Guru Bipin Singh was born on 23 August 1918 in Singhari village near Silchar in present-day Assam into a Bishnupriya Manipuri family. His father, Laikhomsana Singh, was a traditional physician and poet, while his mother, Indubala Devi, was known for her musical abilities. Growing up in a culturally rich environment, Singh developed an interest in music and dance at an early age and received his initial training within the family.

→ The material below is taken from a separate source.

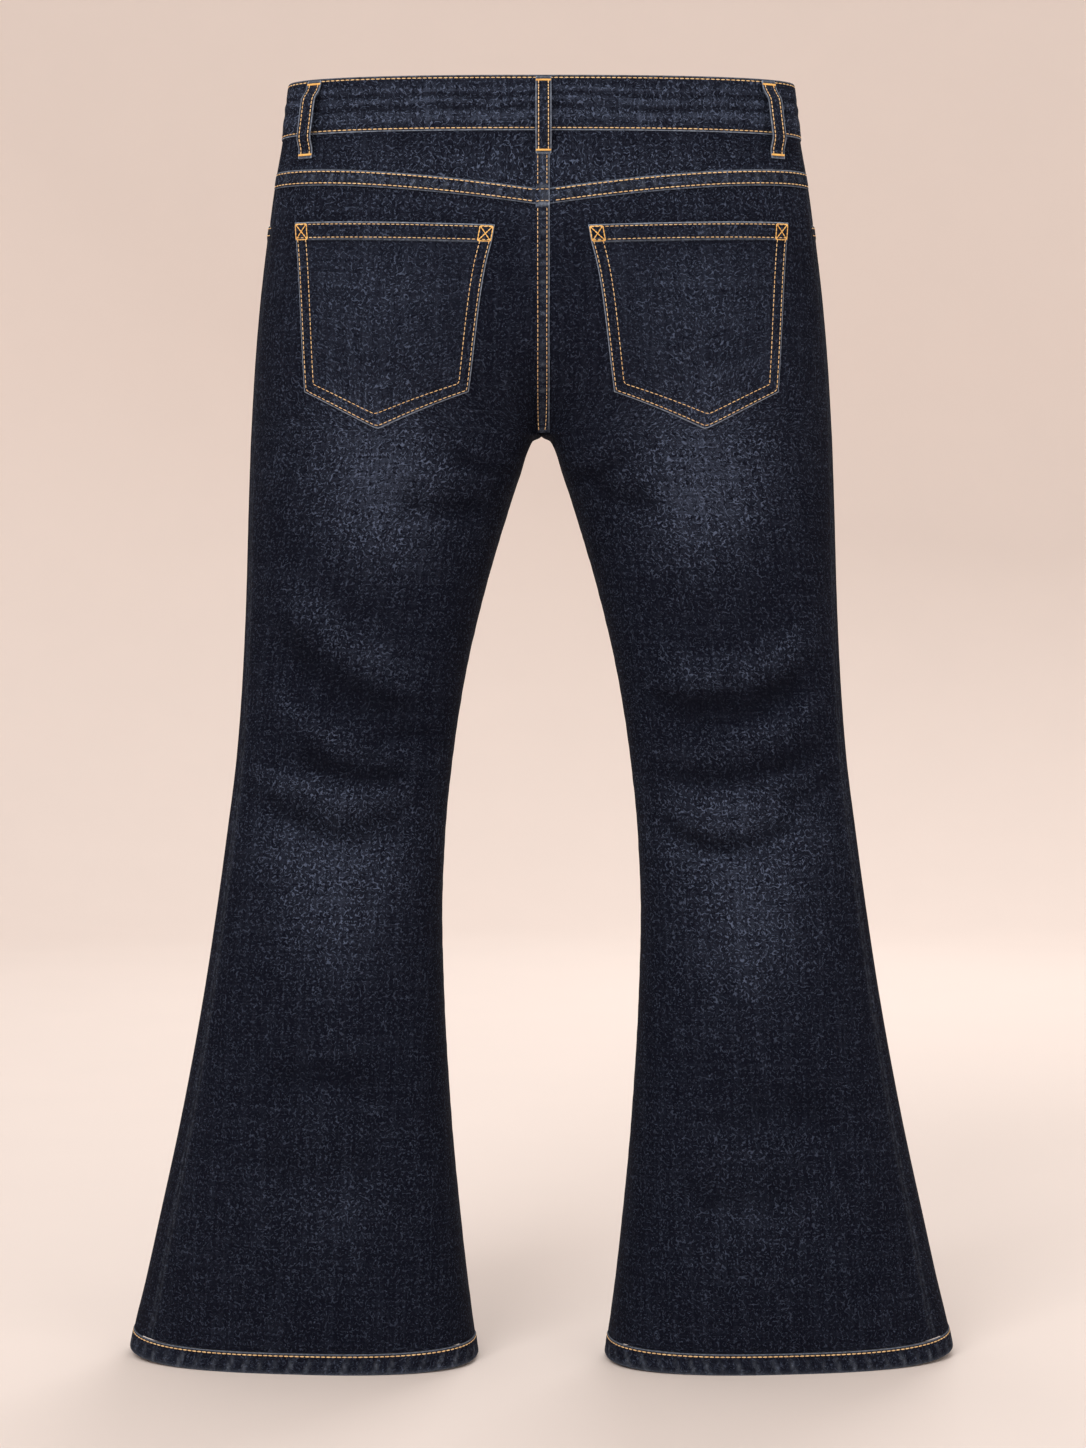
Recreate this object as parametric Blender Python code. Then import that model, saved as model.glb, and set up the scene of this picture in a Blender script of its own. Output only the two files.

He later underwent formal training in Manipuri dance under Guru Amudon Sharma and studied various traditional forms associated with the dance tradition of Manipur. During his formative years, he also received instruction in Manipuri music, rhythm and performance practices, gaining exposure to both the ritual and theatrical aspects of the art form. His training enabled him to develop a comprehensive understanding of Manipuri dance and laid the foundation for his later work as a performer, choreographer, teacher and scholar.

== Career ==

Bipin Singh began his career as a performer and choreographer at a time when Manipuri dance was largely confined to ritual, devotional and regional contexts. Drawing upon his extensive training in the classical traditions of Manipur, he dedicated himself to the preservation, documentation and promotion of the dance form. Through performances, research and teaching, he sought to present Manipuri dance to wider audiences while maintaining its traditional aesthetic and spiritual foundations.

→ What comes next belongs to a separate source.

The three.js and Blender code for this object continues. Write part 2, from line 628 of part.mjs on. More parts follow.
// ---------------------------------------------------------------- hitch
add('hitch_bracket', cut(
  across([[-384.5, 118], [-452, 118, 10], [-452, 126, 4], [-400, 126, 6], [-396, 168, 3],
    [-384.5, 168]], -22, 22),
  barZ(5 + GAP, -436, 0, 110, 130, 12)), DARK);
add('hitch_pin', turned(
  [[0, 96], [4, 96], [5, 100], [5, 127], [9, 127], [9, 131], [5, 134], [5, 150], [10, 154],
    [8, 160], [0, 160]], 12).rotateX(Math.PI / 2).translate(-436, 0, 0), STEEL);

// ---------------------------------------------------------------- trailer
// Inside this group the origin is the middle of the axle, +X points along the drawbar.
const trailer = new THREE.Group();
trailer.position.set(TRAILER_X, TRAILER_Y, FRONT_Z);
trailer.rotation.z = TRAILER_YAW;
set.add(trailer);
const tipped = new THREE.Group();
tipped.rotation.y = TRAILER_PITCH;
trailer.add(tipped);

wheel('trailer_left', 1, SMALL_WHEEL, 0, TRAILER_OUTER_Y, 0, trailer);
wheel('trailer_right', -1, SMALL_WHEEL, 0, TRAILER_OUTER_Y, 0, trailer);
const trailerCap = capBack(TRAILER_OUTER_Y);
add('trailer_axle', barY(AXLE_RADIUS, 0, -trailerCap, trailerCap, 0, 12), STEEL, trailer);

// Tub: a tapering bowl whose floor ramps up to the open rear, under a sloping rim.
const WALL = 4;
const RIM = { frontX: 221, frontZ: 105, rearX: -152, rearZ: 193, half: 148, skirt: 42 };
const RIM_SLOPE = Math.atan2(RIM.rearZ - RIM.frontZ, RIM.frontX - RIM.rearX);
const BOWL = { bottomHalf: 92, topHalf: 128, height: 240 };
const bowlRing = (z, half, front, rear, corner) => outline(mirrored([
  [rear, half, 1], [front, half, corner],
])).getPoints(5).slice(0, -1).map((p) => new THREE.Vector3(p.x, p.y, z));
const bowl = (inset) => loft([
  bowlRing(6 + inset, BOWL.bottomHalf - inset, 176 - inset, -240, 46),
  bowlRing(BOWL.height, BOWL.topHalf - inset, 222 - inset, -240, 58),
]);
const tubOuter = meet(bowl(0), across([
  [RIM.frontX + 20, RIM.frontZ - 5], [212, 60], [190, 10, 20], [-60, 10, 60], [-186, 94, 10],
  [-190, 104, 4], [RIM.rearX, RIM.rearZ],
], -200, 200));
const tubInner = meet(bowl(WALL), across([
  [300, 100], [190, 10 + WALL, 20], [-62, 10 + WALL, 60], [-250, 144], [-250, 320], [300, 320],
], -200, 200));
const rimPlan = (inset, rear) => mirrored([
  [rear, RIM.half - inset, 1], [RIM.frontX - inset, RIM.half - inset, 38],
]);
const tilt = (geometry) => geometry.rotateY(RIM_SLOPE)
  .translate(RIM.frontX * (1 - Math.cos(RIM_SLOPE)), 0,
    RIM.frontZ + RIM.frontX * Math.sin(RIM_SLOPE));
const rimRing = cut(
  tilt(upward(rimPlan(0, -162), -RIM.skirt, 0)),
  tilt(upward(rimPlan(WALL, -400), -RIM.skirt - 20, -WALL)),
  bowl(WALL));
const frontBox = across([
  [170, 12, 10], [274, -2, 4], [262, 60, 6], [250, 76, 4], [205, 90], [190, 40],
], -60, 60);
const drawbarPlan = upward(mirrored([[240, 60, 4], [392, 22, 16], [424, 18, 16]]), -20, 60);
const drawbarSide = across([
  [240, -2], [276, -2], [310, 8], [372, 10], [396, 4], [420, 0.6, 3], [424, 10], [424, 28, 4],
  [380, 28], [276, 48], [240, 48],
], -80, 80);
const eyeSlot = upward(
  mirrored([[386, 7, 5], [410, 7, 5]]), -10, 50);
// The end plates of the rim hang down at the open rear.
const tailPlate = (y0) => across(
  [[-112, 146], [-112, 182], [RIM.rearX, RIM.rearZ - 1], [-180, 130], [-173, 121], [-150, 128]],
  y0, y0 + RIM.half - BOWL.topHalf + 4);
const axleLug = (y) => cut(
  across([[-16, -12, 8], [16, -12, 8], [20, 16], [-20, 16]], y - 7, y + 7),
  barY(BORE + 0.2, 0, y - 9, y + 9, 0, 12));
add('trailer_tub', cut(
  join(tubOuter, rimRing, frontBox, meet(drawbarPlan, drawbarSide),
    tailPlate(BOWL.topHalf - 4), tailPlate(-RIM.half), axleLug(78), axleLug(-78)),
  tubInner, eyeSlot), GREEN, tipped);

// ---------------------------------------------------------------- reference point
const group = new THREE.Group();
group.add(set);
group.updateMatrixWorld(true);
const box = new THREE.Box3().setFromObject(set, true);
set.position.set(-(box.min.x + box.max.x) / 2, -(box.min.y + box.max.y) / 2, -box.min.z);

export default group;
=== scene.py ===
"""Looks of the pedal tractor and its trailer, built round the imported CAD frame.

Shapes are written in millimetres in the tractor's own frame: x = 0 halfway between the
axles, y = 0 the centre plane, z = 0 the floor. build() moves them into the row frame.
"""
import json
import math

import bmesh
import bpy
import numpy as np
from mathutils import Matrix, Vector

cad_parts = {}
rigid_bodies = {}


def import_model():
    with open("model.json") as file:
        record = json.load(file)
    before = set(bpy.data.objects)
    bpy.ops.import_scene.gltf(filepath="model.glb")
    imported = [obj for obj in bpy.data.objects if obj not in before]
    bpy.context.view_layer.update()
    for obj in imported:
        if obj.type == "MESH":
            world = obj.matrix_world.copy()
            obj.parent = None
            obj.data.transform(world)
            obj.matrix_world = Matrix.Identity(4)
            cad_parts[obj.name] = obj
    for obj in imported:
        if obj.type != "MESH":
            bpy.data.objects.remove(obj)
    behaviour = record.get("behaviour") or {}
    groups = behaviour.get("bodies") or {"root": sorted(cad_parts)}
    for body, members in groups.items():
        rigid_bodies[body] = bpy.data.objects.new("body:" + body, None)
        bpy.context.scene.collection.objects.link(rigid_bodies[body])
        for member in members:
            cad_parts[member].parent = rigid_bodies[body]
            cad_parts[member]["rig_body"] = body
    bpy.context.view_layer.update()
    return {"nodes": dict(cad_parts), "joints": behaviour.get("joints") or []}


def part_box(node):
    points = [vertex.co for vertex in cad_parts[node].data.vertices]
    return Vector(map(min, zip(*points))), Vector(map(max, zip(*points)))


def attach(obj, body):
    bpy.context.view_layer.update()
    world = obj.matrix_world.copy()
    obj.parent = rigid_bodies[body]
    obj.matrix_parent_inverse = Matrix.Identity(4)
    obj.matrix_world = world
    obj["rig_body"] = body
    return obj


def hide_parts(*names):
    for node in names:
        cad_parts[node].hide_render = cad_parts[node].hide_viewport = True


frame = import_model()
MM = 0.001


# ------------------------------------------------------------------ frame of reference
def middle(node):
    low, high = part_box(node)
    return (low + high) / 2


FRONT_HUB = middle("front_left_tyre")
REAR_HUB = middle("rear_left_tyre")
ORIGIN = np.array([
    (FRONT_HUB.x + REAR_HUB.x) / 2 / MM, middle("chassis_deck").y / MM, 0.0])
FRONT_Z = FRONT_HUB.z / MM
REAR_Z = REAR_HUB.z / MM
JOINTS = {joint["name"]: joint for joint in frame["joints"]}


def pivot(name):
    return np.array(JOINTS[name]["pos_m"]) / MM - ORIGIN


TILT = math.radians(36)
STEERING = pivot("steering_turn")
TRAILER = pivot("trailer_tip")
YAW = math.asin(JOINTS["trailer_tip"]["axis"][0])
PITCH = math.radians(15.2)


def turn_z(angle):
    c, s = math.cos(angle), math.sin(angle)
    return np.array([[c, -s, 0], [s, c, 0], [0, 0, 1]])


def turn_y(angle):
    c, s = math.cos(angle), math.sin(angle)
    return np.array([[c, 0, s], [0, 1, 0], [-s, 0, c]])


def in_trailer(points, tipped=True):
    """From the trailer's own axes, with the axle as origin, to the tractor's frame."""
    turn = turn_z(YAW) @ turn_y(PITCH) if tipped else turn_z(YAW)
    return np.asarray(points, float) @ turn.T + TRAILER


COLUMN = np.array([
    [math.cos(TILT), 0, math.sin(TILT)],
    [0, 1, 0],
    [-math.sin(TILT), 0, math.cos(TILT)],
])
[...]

During the course of his career, Singh studied and synthesized various streams of Manipuri performance traditions, including Ras Leela, Lai Haraoba and Nata Sankirtana. His work contributed to the development of a structured pedagogical system and a distinctive choreographic approach that helped establish Manipuri dance on the national stage. He also collaborated with leading dancers and scholars, notably the Jhaveri Sisters, with whom he worked extensively to popularize the dance form across India and abroad.

Singh founded the Govindji Nartanalaya in Imphal and later established the Manipuri Nartanalaya in Kolkata in 1972. These institutions became important centres for the teaching, research and dissemination of Manipuri dance and produced several notable dancers. Through his institutional work, choreographic productions and training methods, he played a significant role in shaping the modern practice of Manipuri dance while preserving its traditional repertoire.

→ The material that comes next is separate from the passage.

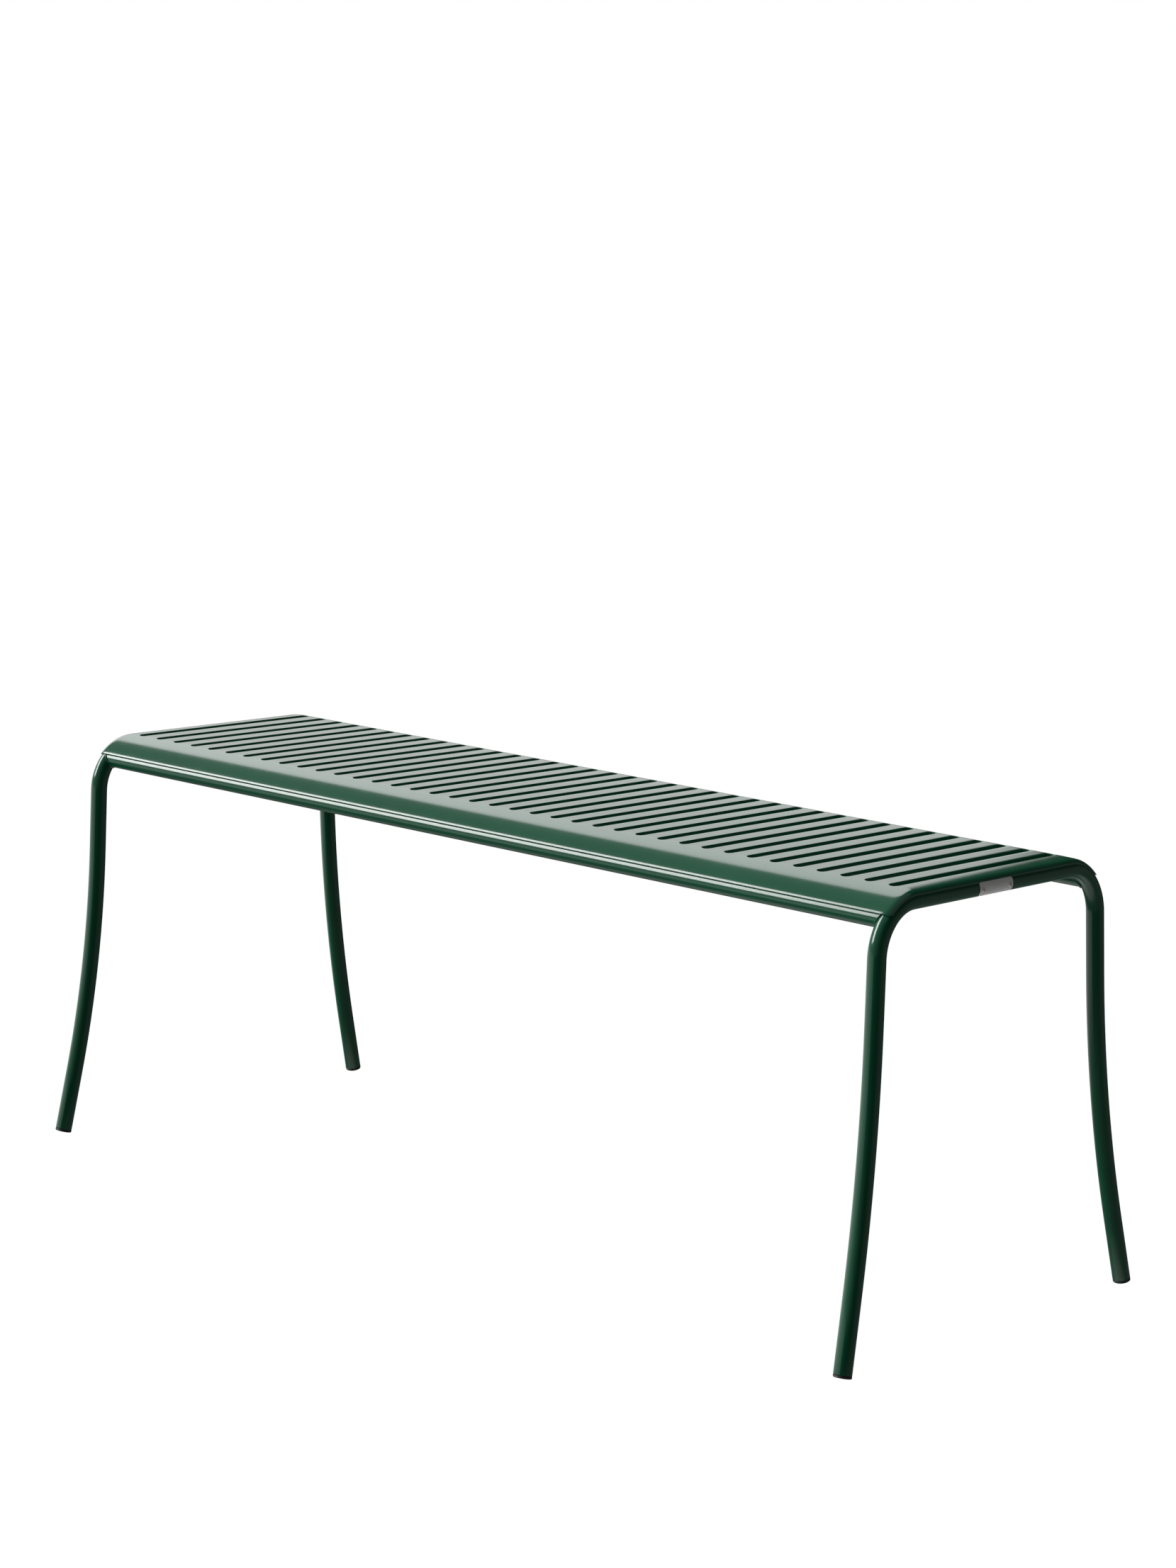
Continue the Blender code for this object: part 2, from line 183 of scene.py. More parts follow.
class Nodes:
    """A short way to add and link the nodes of one material."""

    def __init__(self, name):
        self.material = bpy.data.materials.new(name)
        self.material.use_nodes = True
        self.tree = self.material.node_tree
        self.shader = self.tree.nodes["Principled BSDF"]
        self.place = self.add("ShaderNodeTexCoord").outputs["Object"]

    def add(self, kind, **settings):
        node = self.tree.nodes.new(kind)
        for key, value in settings.items():
            setattr(node, key, value)
        return node

    def link(self, source, target):
        self.tree.links.new(source, target)

    def noise(self, scale, detail=3.0, stretch=(1, 1, 1)):
        """Noise from 0 to 1. The scale is in features per metre."""
        mapping = self.add("ShaderNodeMapping")
        mapping.inputs["Scale"].default_value = stretch
        self.link(self.place, mapping.inputs["Vector"])
        noise = self.add("ShaderNodeTexNoise")
        noise.inputs["Scale"].default_value = scale
        noise.inputs["Detail"].default_value = detail
        self.link(mapping.outputs["Vector"], noise.inputs["Vector"])
        return noise.outputs["Fac"]

    def spread(self, source, low, high, start=0.3, stop=0.7):
        """Maps a noise to a range of numbers."""
        spread = self.add("ShaderNodeMapRange")
        spread.inputs["From Min"].default_value = start
        spread.inputs["From Max"].default_value = stop
        spread.inputs["To Min"].default_value = low
        spread.inputs["To Max"].default_value = high
        self.link(source, spread.inputs["Value"])
        return spread.outputs["Result"]

    def between(self, source, first, second):
        """Mixes two colours by a number from 0 to 1."""
        mix = self.add("ShaderNodeMix", data_type="RGBA")
        mix.inputs["A"].default_value = (*first, 1)
        mix.inputs["B"].default_value = (*second, 1)
        self.link(source, mix.inputs["Factor"])
        return mix.outputs["Result"]

    def bump(self, source, height, below=None):
        bump = self.add("ShaderNodeBump")
        bump.inputs["Strength"].default_value = 1.0
        bump.inputs["Distance"].default_value = height
        self.link(source, bump.inputs["Height"])
        if below:
            self.link(below, bump.inputs["Normal"])
        return bump.outputs["Normal"]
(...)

== Style and contributions ==

Bipin Singh is credited with making significant contributions to the development and popularisation of Manipuri dance in the twentieth century. Drawing upon traditional forms such as Ras Leela, Lai Haraoba and Nata Sankirtana, he developed a systematic approach to training and performance that helped bring the dance form to wider audiences while retaining its classical character.

Through extensive research and fieldwork, Singh documented traditional repertories, movement vocabulary and musical practices associated with Manipuri dance. His choreographic works combined elements of ritual, devotional and theatrical traditions, contributing to the evolution of a distinct performance style that came to be associated with the Bipin Singh school of Manipuri dance.

Singh also played an important role in developing the solo repertoire of Manipuri dance and in adapting traditional compositions for the proscenium stage. Through his teaching, publications and institutional initiatives, he contributed to the preservation and transmission of Manipuri dance traditions to future generations. His work remains influential in contemporary Manipuri dance practice.

== Disciples ==

Throughout his career, Bipin Singh trained numerous dancers who later became prominent exponents of Manipuri dance. His teaching methods, which combined traditional instruction with a systematic approach to choreography and performance, influenced several generations of performers.

Among his most notable disciples were the Jhaveri Sisters: Nayana Jhaveri, Ranjana Jhaveri, Suverna Jhaveri and Darshana Jhaveri who played a significant role in popularising Manipuri dance in India and internationally. Singh worked closely with them in the development and presentation of numerous choreographic productions based on the Manipuri classical tradition.

Other dancers associated with his training and artistic guidance included Kalavati Devi, Guneswori Devi, Binodini Devi, Priti Patel, Poushali Chatterjee and Latasana Devi, as well as several students of the institutions founded by him.

== Awards and honours ==

Bipin Singh received several honours and awards in recognition of his contributions to Manipuri dance and Indian classical performing arts. These include:

- Hanjaba, a title conferred by the Maharaja of Manipur.
- Sangeet Natak Akademi Award (1966).
- Sharangadev Fellowship awarded by Sur Shringar Samsad.
- Kalidas Samman awarded by the Government of Madhya Pradesh. The award records of the Government of Madhya Pradesh list Bipin Singh among the recipients in the field of classical dance for 1989–90.
- Anamika Kala Sangam Award, Kolkata.
- Shiromoni Purashkar awarded by Asian Paints, Kolkata.

== Legacy ==

Guru Bipin Singh is regarded as one of the principal figures in the modern development of Manipuri dance. Through his choreography, teaching, research and institutional work, he contributed significantly to the preservation and dissemination of the dance form. The institutions founded by him continue to promote Manipuri dance through performances, publications, research and training programmes.

His birth centenary was commemorated through workshops, seminars, lecture-demonstrations and performances in India and abroad, reflecting his continuing influence on generations of Manipuri dancers and scholars.